Within the material below, transcribe exactly the lines from the one holding "obj.matrix_world = Matrix.Identity(4)" through the one holding "WALL_LEAN = math.radians(20.3)", keeping both ends and skipping the rest.

# Available records start

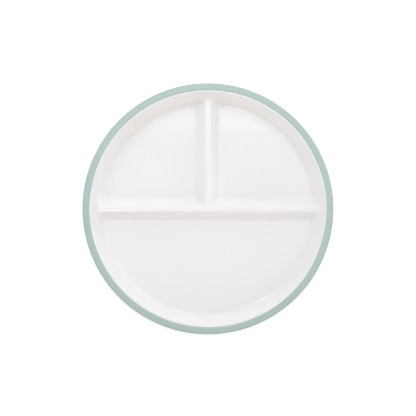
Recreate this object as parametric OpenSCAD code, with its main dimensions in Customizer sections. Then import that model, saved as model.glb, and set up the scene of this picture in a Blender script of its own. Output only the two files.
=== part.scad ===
// Divided plate. A hard moulded shell has three compartments between a
// straight divider and a shorter one that stands square to it. A soft rim is
// moulded over the tongue round the shell's edge, and three soft pads are
// moulded into seats on its underside.
// Lengths are in millimetres. The plate lies flat, its dividers form a T, and
// the origin is on the table under its centre.

/* [Plate] */
// Diameter over the soft rim
plate_d = 220; // [190:1:260]
// Height from the table to the top of the soft rim
plate_h = 28; // [24:0.5:36]
// Thickness of the shell, the same all over
wall_t = 2.4; // [1.8:0.1:2.8]
// Lean of the wall from upright, in degrees
wall_lean = 20.3; // [12:0.1:30]
// Radius of the fillet between the floor and what rises from it
floor_fillet_r = 2.5; // [2:0.1:5]

/* [Dividers] */
// Height of the dividers above the floor
divider_h = 10; // [8:0.5:14]
// Width of a divider's crest, before its edges are rounded
crest_w = 4.8; // [4.6:0.1:9]
// Slope of a divider's sides from the floor, in degrees
side_slope = 53; // [45:0.5:60]
// Radius of the crest's edges
crest_edge_r = 1.8; // [0.6:0.1:2.6]

/* [Lip and tongue] */
// Width of the shell's bare lip inside the soft rim
lip_w = 1.2; // [1:0.1:3]
// Radius of the lip's inner edge
lip_edge_r = 0.6; // [0.2:0.1:0.9]
// Depth of the tongue's upper face below the lip
tongue_drop = 1.5; // [1:0.1:2.5]
// Reach of the tongue into the soft rim, from the lip's outer face
tongue_reach = 3; // [2:0.1:3.6]
// Thickness of the tongue
tongue_t = 1.6; // [1.2:0.1:2.2]
// Number of holes through the tongue, which the soft rim fills
lock_count = 36; // [12:1:60]
// Diameter of those holes
lock_d = 1.6; // [1:0.1:1.8]

/* [Soft rim] */
// Width of the soft rim seen from above
rim_w = 6.2; // [5:0.1:9]
// Height that the soft rim stands above the lip
rim_proud = 1; // [0.4:0.1:2]
// Slope of the rim's top down to its outer edge, in degrees
rim_fall = 13; // [0:1:20]
// Radius of the rim's inner top edge
rim_inner_r = 0.9; // [0.3:0.1:1.2]
// Radius of the rim's outer top edge
rim_outer_r = 2.6; // [1:0.1:3.2]
// Height of the rim's upright outer band, with the slope above it
rim_band_h = 6; // [5:0.1:8]
// Height of the taper below that band
rim_taper_h = 4; // [3:0.1:8]
// Thickness of the rim at the foot of its taper
rim_foot_t = 2; // [1:0.1:3]
// Radius where the band turns into the taper
rim_turn_r = 2.5; // [1:0.1:4.5]
// Radius of the edge at the foot of the taper
rim_foot_r = 0.9; // [0.3:0.1:1.2]

/* [Grip pads] */
// Diameter along the middle of the ring of pads
pad_ring_d = 164; // [130:1:180]
// Width of a pad
pad_w = 5; // [3:0.1:5.8]
// Height that a pad stands below its seat
pad_proud = 0.8; // [0.4:0.1:1.5]
// Radius of a pad's lower edges
pad_edge_r = 0.5; // [0.2:0.1:0.7]
// Radius of a pad's round ends, over half its width
pad_end_r = 3; // [2.7:0.1:5]
// Height of the walls of a pad's seat
seat_h = 1.6; // [1:0.1:2.5]
// Thickness of the walls of a pad's seat
seat_t = 1.5; // [1:0.1:2.5]
// Distance from a divider's channel to the end of a pad's seat
pad_end_gap = 3.5; // [1.5:0.5:15]

/* [Hidden] */
$fn = 180;
// Angle between the points of a rounded corner
arc_step = 6;
// How far a cut runs past the face that it opens
overrun = 2;

// Heights above the table
seat_z = pad_proud;
underside_z = seat_z + seat_h;
floor_z = underside_z + wall_t;
crest_z = floor_z + divider_h;
lip_z = plate_h - rim_proud;

// The wall, by its radius at a height above the table
lip_in_r = plate_d / 2 - rim_w - lip_w;
lip_out_r = lip_in_r + lip_w;
function wall_in_r(z) = lip_in_r - (lip_z - z) * tan(wall_lean);
function wall_out_r(z) = wall_in_r(z) + wall_t / cos(wall_lean);

// The dividers, by half their width at a height above the table
function side_x(z) = crest_w / 2 + (crest_z - z) / tan(side_slope);
function channel_x(z) = side_x(z) - wall_t / sin(side_slope);
channel_roof_z = crest_z - wall_t;
bend_out_r = floor_fillet_r + wall_t;
channel_edge_x = channel_x(underside_z) + bend_out_r * tan(side_slope / 2);
root_z = floor_z - wall_t / 2;

// The tongue
tongue_z = lip_z - tongue_drop;
tongue_low_z = tongue_z - tongue_t;
tongue_r = lip_out_r + tongue_reach;

// The soft rim: the corner over its rounded peak, the corner over its
// shoulder, and where its band and its taper end
peak_r = min(rim_inner_r, rim_proud);
peak_z = plate_h - peak_r + peak_r * tan((90 + rim_fall) / 2);
shoulder_z = peak_z - rim_w * tan(rim_fall);
band_z = plate_h - rim_band_h;
rim_foot_z = band_z - rim_taper_h;

// Which way the dividers run from the middle, and between which two of them
// each compartment lies: the half, the left quarter and the right quarter
divider_angles = [0, 90, 180];
compartments = [[180, 360], [90, 180], [0, 90]];

mint = "#afc2be";

// Outlines with rounded corners

function unit(v) = v / norm(v);
function spun(v, a) = [v.x * cos(a) - v.y * sin(a), v.x * sin(a) + v.y * cos(a)];
function wrap(points, i) = points[(i + len(points)) % len(points)];

// The arc of radius r that replaces a corner between two straight edges
function arc_at(before, corner, after, r) =
    let (
        way_in = unit(corner - before),
        way_out = unit(after - corner),
        turn = atan2(cross(way_in, way_out), way_in * way_out),
        start = corner - way_in * r * tan(abs(turn) / 2),
        to_centre = sign(turn) * r * spun(way_in, 90),
        steps = ceil(abs(turn) / arc_step)
    )
    r == 0 ? [corner] : [for (i = [0 : steps]) start + to_centre - spun(to_centre, turn * i / steps)];

module rounded(points, radii) {
    last = len(points) - 1;
    polygon([
        for (i = [0 : last]) each arc_at(wrap(points, i - 1), points[i], wrap(points, i + 1), radii[i])
    ]);
}

module turned() {
    rotate_extrude() children();
}

// The tongue, with the holes that lock the soft rim to it

module tongue() {
    mid_r = lip_out_r + tongue_reach / 2;
    difference() {
        turned() translate([lip_in_r, tongue_low_z]) square([tongue_r - lip_in_r, tongue_t]);
        for (i = [0 : lock_count - 1])
            rotate((i + 0.5) * 360 / lock_count)
            translate([mid_r, 0, tongue_low_z - overrun])
            cylinder(d = lock_d, h = tongue_t + 2 * overrun);
    }
}

// The ring of pads

// A band on the ring between two angles, with a round end past each
module ring_band(from, to, width, end_r, low_z, high_z, edge_r) {
    ring_r = pad_ring_d / 2;
    sides = 4;
    intersection() {
        turned() translate([ring_r, 0]) rounded(
            [[-width / 2, low_z], [width / 2, low_z], [width / 2, high_z], [-width / 2, high_z]],
            [edge_r, edge_r, 0, 0]
        );
        translate([0, 0, low_z - overrun]) linear_extrude(high_z - low_z + 2 * overrun) {
            polygon([
                [0, 0],
                for (i = [0 : sides]) spun([plate_d / 2, 0], from + (to - from) * i / sides)
            ]);
            for (a = [from, to]) rotate(a) translate([ring_r, 0]) circle(end_r);
        }
    }
}

// The band under a compartment, which stops short of the channels beside it,
// as wide as the pad or wider on every side
module pad_band(compartment, wider, low_z, high_z, edge_r = 0) {
    end_a = asin((channel_edge_x + pad_end_gap + seat_t + pad_end_r) / (pad_ring_d / 2));
    ring_band(
        compartment[0] + end_a, compartment[1] - end_a,
        pad_w + 2 * wider, pad_end_r + wider, low_z, high_z, edge_r
    );
}

// The shell

// Half of the shell's section, without its dividers and tongue
module dish_section() {
    rounded(
        [
            [0, underside_z],
            [wall_out_r(underside_z), underside_z],
            [wall_out_r(tongue_low_z), tongue_low_z],
            [lip_out_r, tongue_z],
            [lip_out_r, lip_z],
            [lip_in_r, lip_z],
            [wall_in_r(floor_z), floor_z],
            [0, floor_z]
        ],
        [0, bend_out_r, 0, 0, 0, lip_edge_r, floor_fillet_r, 0]
    );
}

// Section of a divider, rooted in the floor
module divider_section() {
    foot_x = side_x(floor_z);
    flat_x = foot_x + 2 * floor_fillet_r;
    rounded(
        [
            [-flat_x, root_z], [flat_x, root_z], [flat_x, floor_z], [foot_x, floor_z],
            [crest_w / 2, crest_z], [-crest_w / 2, crest_z],
            [-foot_x, floor_z], [-flat_x, floor_z]
        ],
        [0, 0, 0, floor_fillet_r, crest_edge_r, crest_edge_r, floor_fillet_r, 0]
    );
}

// Section of the channel under a divider, which leaves the shell's thickness
module channel_section() {
    mouth_x = channel_x(underside_z);
    roof_x = channel_x(channel_roof_z);
    flat_x = channel_edge_x + overrun / 2;
    below_z = underside_z - overrun;
    rounded(
        [
            [-flat_x, below_z], [flat_x, below_z], [flat_x, underside_z], [mouth_x, underside_z],
            [roof_x, channel_roof_z], [-roof_x, channel_roof_z],
            [-mouth_x, underside_z], [-flat_x, underside_z]
        ],
        [0, 0, 0, bend_out_r, 0, 0, bend_out_r, 0]
    );
}

// A section run along the T of dividers, from the middle past the wall
module along_dividers() {
    for (a = divider_angles)
        rotate(a) rotate([90, 0, 90]) linear_extrude(plate_d / 2) children();
}

// The dividers, which end inside the thickness of the wall
module dividers() {
    into_wall = wall_t / 2 / cos(wall_lean);
    intersection() {
        along_dividers() divider_section();
        turned() polygon([
            [0, root_z],
            [wall_in_r(root_z) + into_wall, root_z],
            [wall_in_r(crest_z) + into_wall, crest_z],
            [0, crest_z]
        ]);
    }
}

module plate_shell() {
    color("whitesmoke")
    difference() {
        union() {
            turned() dish_section();
            tongue();
            dividers();
            for (compartment = compartments)
                pad_band(compartment, seat_t, seat_z, root_z);
        }
        along_dividers() channel_section();
        for (compartment = compartments)
            pad_band(compartment, 0, seat_z - overrun, underside_z);
    }
}

// The soft pieces

module rim_grip() {
    color(mint)
    difference() {
        turned() rounded(
            [
                [wall_out_r(rim_foot_z), rim_foot_z],
                [wall_out_r(rim_foot_z) + rim_foot_t, rim_foot_z],
                [plate_d / 2, band_z],
                [plate_d / 2, shoulder_z],
                [lip_out_r, peak_z],
                [lip_out_r, tongue_z],
                [wall_out_r(tongue_low_z), tongue_low_z]
            ],
            [0, rim_foot_r, rim_turn_r, rim_outer_r, peak_r, 0, 0]
        );
        tongue();
    }
}

module pad_lower() {
    color(mint) pad_band(compartments[0], 0, 0, underside_z, pad_edge_r);
}

module pad_upper_left() {
    color(mint) pad_band(compartments[1], 0, 0, underside_z, pad_edge_r);
}

module pad_upper_right() {
    color(mint) pad_band(compartments[2], 0, 0, underside_z, pad_edge_r);
}

plate_shell();
rim_grip();
pad_lower();
pad_upper_left();
pad_upper_right();
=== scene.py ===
import math

import bmesh
import bpy
import numpy as np
from mathutils import Matrix, Vector


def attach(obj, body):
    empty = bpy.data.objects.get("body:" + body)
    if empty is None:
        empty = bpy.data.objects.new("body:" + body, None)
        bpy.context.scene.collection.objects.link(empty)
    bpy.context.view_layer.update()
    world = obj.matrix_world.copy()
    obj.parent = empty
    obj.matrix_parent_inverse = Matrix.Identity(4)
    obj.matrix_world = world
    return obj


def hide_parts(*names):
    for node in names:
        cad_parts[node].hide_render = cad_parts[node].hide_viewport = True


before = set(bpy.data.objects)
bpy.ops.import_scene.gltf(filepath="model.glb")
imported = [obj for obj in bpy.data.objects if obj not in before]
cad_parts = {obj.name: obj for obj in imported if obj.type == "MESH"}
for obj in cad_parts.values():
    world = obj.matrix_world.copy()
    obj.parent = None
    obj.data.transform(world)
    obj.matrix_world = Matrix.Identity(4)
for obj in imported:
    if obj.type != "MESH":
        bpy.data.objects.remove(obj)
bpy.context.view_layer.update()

# Sizes are written in millimetres, as on the maker's drawing, and multiplied
# by MM where they become Blender's metres.
MM = 0.001

# The plate
PLATE_R = 110.0
PLATE_TOP = 28.0
SHELL_T = 2.4
UNDERSIDE_Z = 2.4
FLOOR_Z = UNDERSIDE_Z + SHELL_T
WALL_LEAN = math.radians(20.3)

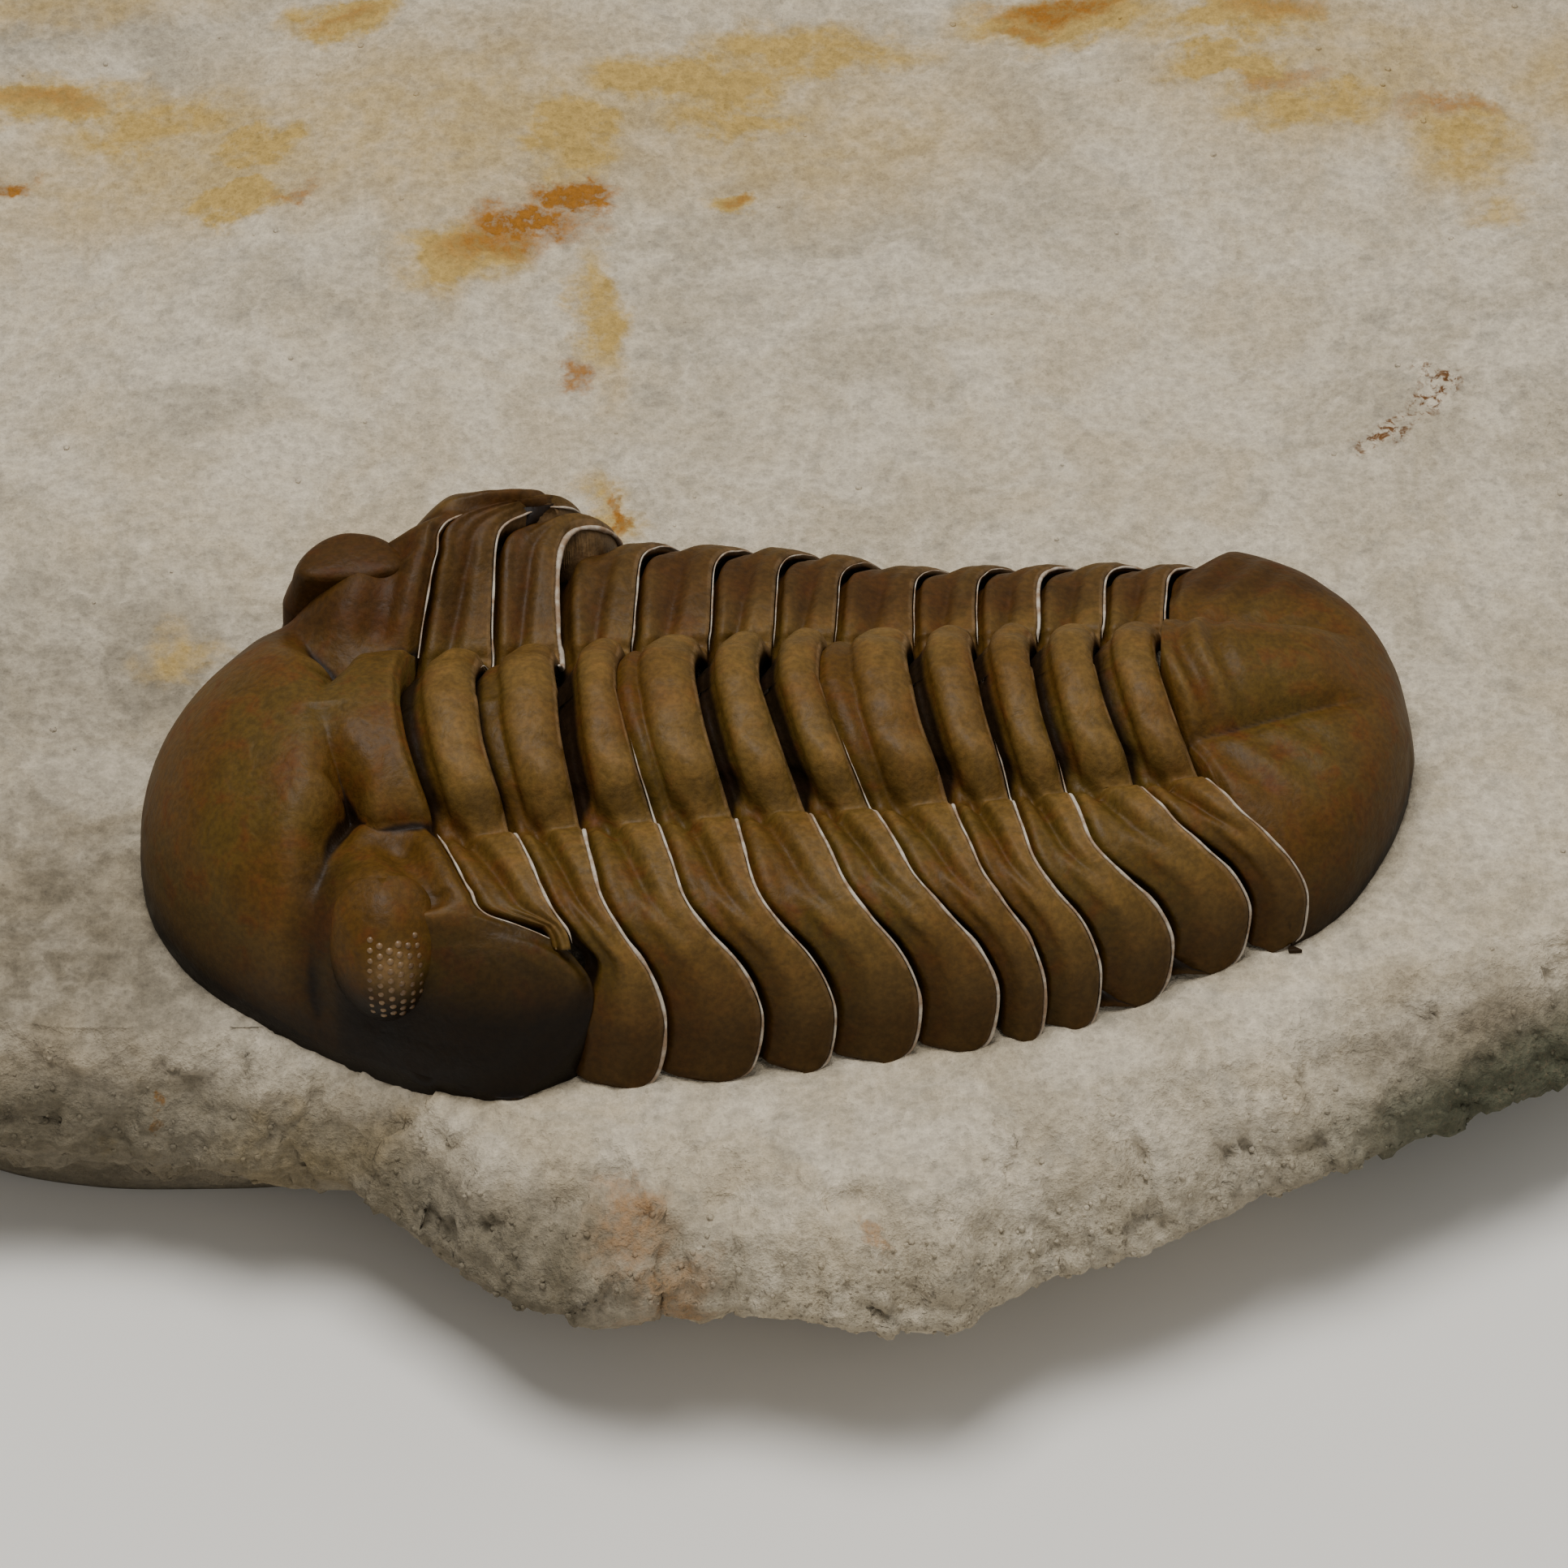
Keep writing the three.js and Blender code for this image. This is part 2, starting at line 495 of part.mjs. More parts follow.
// one eye: a bean-shaped turret with a steep outer wall and a low domed top
function eye(side) {
  const shell = new Shell();
  const count = 14;
  const up = side > 0 ? EYE.farUp : 0;
  const rings = EYE_RINGS.map(([z, scale, lean]) => Array.from({ length: count }, (_, i) => {
    const t = -2 * Math.PI * i / count;
    const u = Math.cos(t);
    const y = EYE.y + lean + EYE.ry * scale * Math.sin(t) - EYE.bend * u * u;
    return shell.add(EYE.x + EYE.rx * scale * u, y, z > -1 ? z + up : z);
  }));
  for (let r = 0; r + 1 < rings.length; r++) shell.band(rings[r], rings[r + 1]);
  shell.fan(shell.add(EYE.x, EYE.y + 0.2, EYE.foot), rings[0]);
  shell.fan(shell.add(EYE.x, EYE.y - 0.15, EYE.top + up), [...rings[rings.length - 1]].reverse());
  const solid = shell.solid();
  return side > 0 ? solid : solid.mirror([0, 1, 0]);
}
const HEAD_YS = [
  0.8, 1.6, 2.3, 2.75, 3.05, 3.6, 4.2, 4.7, 5.2, 5.7, 6.1, 6.4, 6.7, 7.0, 7.35, 7.7, 8.0, 8.28,
];
const HEAD_ROWS = [
  0, 0.008, 0.04, 0.10, 0.19, 0.31, 0.44, 0.56, 0.66, 0.73, 0.775, 0.81, 0.835, 0.858, 0.88, 0.91, 0.955, 1,
];
function cephalon() {
  const ys = [...[...HEAD_YS].reverse().map((y) => -y), 0, ...HEAD_YS];
  return heightSolid(ys, HEAD_ROWS, headFront, headRear, headHeight).add(eye(-1)).add(eye(1));
}
// the room of one genal angle, a prism that is cut from segments 1 and 2
const GENAL_ROOM = [
  [-1, 6.0], [1.3, 5.62], [1.9, 5.66], [2.7, 5.95], [3.72, 6.28], [4.26, 6.62], [4.56, 7.1], [4.62, 7.7],
  [4.4, 8.15], [3.9, 8.8], [-1, 8.8],
];
function genalRoom(side) {
  const corner = ([x, y]) => new THREE.Vector2(x + genalBack(side * y), side * y + genalOut(side * y));
  const plan = new THREE.Shape(GENAL_ROOM.map(corner));
  const prism = new THREE.ExtrudeGeometry(plan, { depth: 9, bevelEnabled: false });
  prism.translate(0.04, -side * 0.03, -5);
  const shell = new Shell();
  const at = prism.attributes.position;
  for (let i = 0; i < at.count; i++) shell.add(at.getX(i), at.getY(i), at.getZ(i));
  for (let i = 0; i < at.count; i += 3) shell.tri(i, i + 1, i + 2);
  return shell.solid();
}

// Pygidium
const TAIL_HALF = [...TAIL_REAR].reverse().map(([d, x]) => [x, d]);

// place across the pygidium, measured from its midline
function tailSide(x, y) {
  return y - TAIL_MID[0] - TAIL_MID[1] * (x - 19);
}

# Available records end

## Solution for this task
    obj.matrix_world = Matrix.Identity(4)
for obj in imported:
    if obj.type != "MESH":
        bpy.data.objects.remove(obj)
bpy.context.view_layer.update()

# Sizes are written in millimetres, as on the maker's drawing, and multiplied
# by MM where they become Blender's metres.
MM = 0.001

# The plate
PLATE_R = 110.0
PLATE_TOP = 28.0
SHELL_T = 2.4
UNDERSIDE_Z = 2.4
FLOOR_Z = UNDERSIDE_Z + SHELL_T
WALL_LEAN = math.radians(20.3)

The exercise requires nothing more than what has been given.